If however, you want an animal that can face a foe or retreat upon command, maybe you should opt for something else. Reality folks.
I live in South Africa, at the foot of the Magaliesberg Mountain Range. I have often taken dogs for long hikes in the mountain. Certain breeds will bravely attack a troop of baboons. Even if you yell at them to come back. They are like missiles that have locked onto a target without an “abort” button.
I have lost one dog in such a situation, and have friends who have similarly lost dogs. As the owner, you are ultimately responsible for your dog. Using the wrong breed for the wrong job is a hard-learned lesson.
If you don’t have control, you are placing yourself and your dog in danger. You have been warned.
Body Language and Pheromones
Dogs don’t overthink situations.
If they see a stranger whose body language looks suspicious or if they smell fear or anxiety on a stranger that may indicate ill-intent.
Dogs don’t think, “Ah, he’s probably just nervous and I need to trust others, etc.”
If your dog doesn’t approve of someone, you shouldn’t either. I am not saying shoot that person on sight. I am saying, don’t let them near you.
Keep the dog around, and between you and the person or situation. Don’t turn your back. Don’t let them feed your dog any treats.
Breeds for SHTF
I will briefly mention a breed and just a few pros and cons of that breed.
There is a reason the Navy Seals use these dogs. But they need a strong owner and are highly energetic, so you will need to spend some time with them, burning off that energy. You will need to train them. If you are not familiar with dogs, you will need to get professional advice on this.
Similar breeds are German Shepherds and Dobermans. Fast, agile, intelligent, loyal. They are precision instruments and should be handled as such.
I would include Rhodesian Ridgebacks here as they are great homestead dogs and fearless hunters.
Their loyalty and guarding prowess are well known.

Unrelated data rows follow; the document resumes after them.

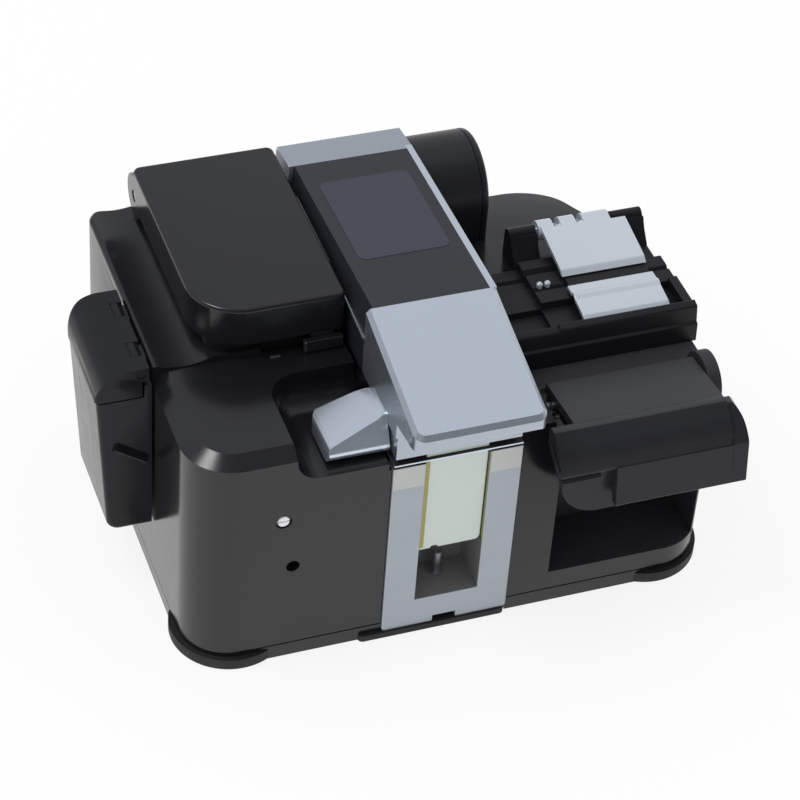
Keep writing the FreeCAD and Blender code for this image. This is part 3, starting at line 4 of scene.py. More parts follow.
import bmesh
import bpy
from bpy.props import FloatProperty, FloatVectorProperty, PointerProperty
from mathutils import Matrix, Vector

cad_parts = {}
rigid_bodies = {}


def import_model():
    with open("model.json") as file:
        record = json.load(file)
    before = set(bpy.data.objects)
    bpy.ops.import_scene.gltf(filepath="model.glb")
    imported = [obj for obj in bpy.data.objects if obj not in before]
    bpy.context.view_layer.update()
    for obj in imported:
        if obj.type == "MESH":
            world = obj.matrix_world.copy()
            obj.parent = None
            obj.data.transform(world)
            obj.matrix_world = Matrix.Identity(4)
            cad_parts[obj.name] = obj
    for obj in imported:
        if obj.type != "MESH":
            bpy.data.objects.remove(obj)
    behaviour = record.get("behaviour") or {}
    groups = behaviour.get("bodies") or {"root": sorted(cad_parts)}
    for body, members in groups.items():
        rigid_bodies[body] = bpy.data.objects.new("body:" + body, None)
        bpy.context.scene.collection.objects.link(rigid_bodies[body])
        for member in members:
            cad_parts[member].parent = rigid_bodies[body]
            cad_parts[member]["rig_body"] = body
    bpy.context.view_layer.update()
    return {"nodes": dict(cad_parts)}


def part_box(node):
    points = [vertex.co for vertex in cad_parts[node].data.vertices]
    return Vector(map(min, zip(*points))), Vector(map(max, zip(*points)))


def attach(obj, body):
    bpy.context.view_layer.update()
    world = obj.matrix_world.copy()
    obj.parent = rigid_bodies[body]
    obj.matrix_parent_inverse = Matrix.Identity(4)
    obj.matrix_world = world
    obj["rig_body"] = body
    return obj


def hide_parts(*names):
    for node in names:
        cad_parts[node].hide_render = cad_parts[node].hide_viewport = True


bl_info = {
    "name": "Fibre Cleaver Finish",
    "version": (1, 0, 0),
    "blender": (4, 5, 0),
    "location": "3D View > Sidebar > Cleaver",
    "description": "Finished surfaces and studio for a bench fibre cleaver",
    "category": "Object",
}

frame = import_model()
nodes = frame["nodes"]
MM = 0.001

# Every measure below is in millimetres and every angle in degrees, unless it says otherwise.

# Edge rounding of the small pieces
LABEL_EDGE = 0.08
PLATE_EDGE = 0.06
PAD_EDGE = 0.04
STRIP_EDGE = 0.03

# Cleaning and rounding of the frame's meshes
WELD_DISTANCE = 0.0005
FLAT_ANGLE = 0.3
SMOOTH_ANGLE = 28
ROUND_ANGLE = 32

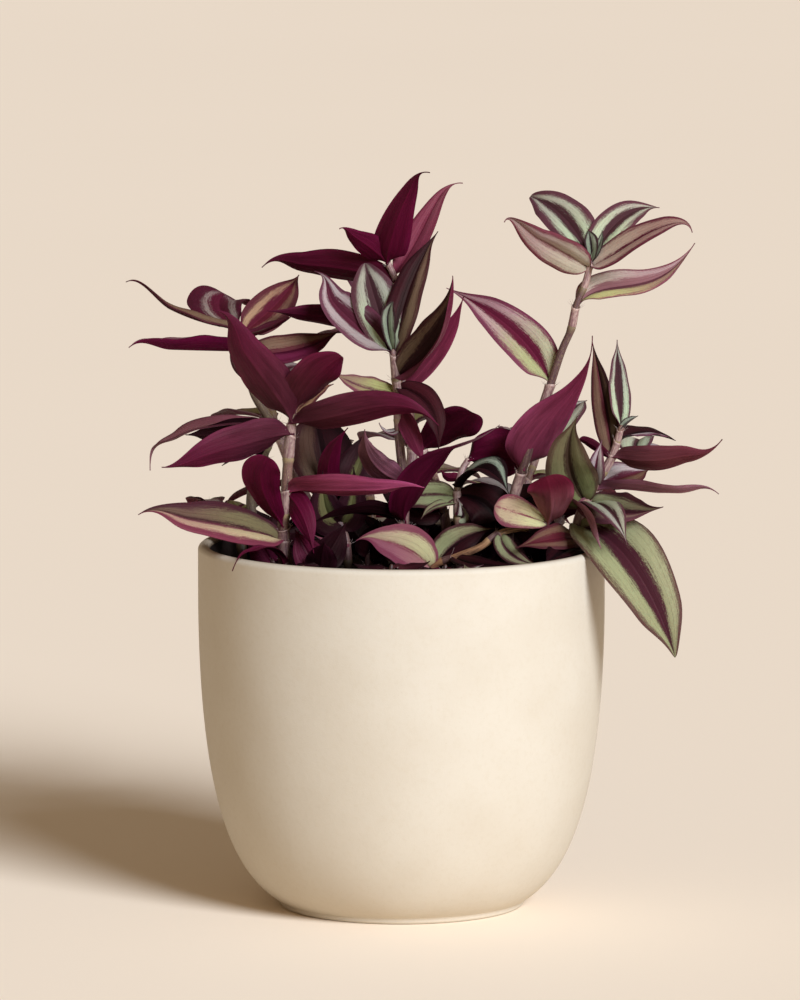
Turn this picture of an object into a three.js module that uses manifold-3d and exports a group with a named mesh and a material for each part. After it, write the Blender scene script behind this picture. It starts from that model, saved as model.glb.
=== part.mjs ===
// A potted tradescantia: leafy stems rooted in a filled ceramic pot.
// Millimetres, +Z up. The origin is the centre of the pot's underside, and the front looks along -Y.
import * as THREE from "three";
import { mergeVertices } from "three/addons/utils/BufferGeometryUtils.js";
import Module from "manifold-3d";

const wasm = await Module();
wasm.setup();

// Pot: a cream bowl with nearly straight upper walls and a rolled lip
const POT_HEIGHT = 130;
const RIM_RADIUS = 72.5;
const LIP_RADIUS = 2.1;
const SHOULDER_HEIGHT = 119;
const FOOT_RADIUS = 40;
const FLOOR_THICKNESS = 6;
const BELLY_HANDLES = [[63, 9], [73, 45]];
const HOLLOW_EDGE_INSET = 4;
const HOLLOW_HANDLE = [57, 14];
const HOLLOW_UPRIGHT_FROM = 45;
const HOLLOW_TOP = 114;
const POT_SIDES = 36;
const BELLY_POINTS = 8;
const HOLLOW_POINTS = 3;
const LIP_POINTS = 3;

// Soil: fills the pot to a little below the lip
const SOIL_TOP = 118;
const SOIL_EDGE_DROP = 1.5;
const SOIL_EDGE_WIDTH = 8;
const SEAT_GAP = 0.3;
const ROOT_DEPTH = 12;
const HOLE_SIDES = 8;
const HOLE_ABOVE_SOIL = 5;

// Leaves and stems
const BLADE_THICKNESS = 0.9;
const TIP_WIDTH = 1;
const BASE_GRIP = 0.8;
const RIB_STEP = 0.01;
const FOLD_DEGREES = 18;
const WIDEST_AT = 0.34;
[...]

They were used to guard diamond mines in South Africa.
If you know anything about the crime situation in SA, including the vast area’s some of the open cast mine’s cover, you will appreciate the fact even more.
They are very loving and loyal family members. They are on the large side and may require a bit more food than some of the other breeds mentioned.
Similar breeds are Rottweilers, Boerboel, American Bulldog. These are not precision instruments like those mentioned above but can be trained to a high level of obedience. Especially the Rottweiler. In this category, I would opt for the Cane Corso, they are awesome dogs.
Australian Cattle Dog
They are highly intelligent, extremely loyal and make excellent companions. You will need to train them.
They do not pack as hard a punch as the other breeds but make excellent herding dogs. Similar breeds include Collies, Border Collies and Poodles.
I am going to include Labradors here, although they maybe deserve their own category. I am not a fan of Labradors as they become food-obsessed. Go and read on this, it’s genetic and can become unpleasant around mealtime.
All sled dogs are highly suited as SHTF dogs. They have been selected for generations to run all day, guard the camp, and assist with hunting, taking down large animals.
They are not well suited to hot climates, so don’t keep one if you live in a hot and humid climate.
Similar breeds include Alaskan Malmute’s, Finish Spitz and quite a few others.
Small lapdogs like miniature poodles and small terriers and Chihuahuas could be good to have for pest control and as noisemakers.
Their smaller stature has them feeling vulnerable, and as such, they are very alert. This could be to your advantage.
But they also tend to bark at everything, so you could up at all hours, for no good reason at all. They eat very little.
Man’s Best Friend
There you have it, folks. I would set up my team in the following way. My dream scenario would be having a pack of Cane Corse for heavy-duty homestead defence. Every child would have an Australian Cattle Dog following them around.
I would have a Belgian Malinois sleeping next to my bed, and that would be the dog I take ranging, scouting and hunting.
Everybody’s selection would and should differ. Dogs need to fit your temperament and that of your family. Happy training!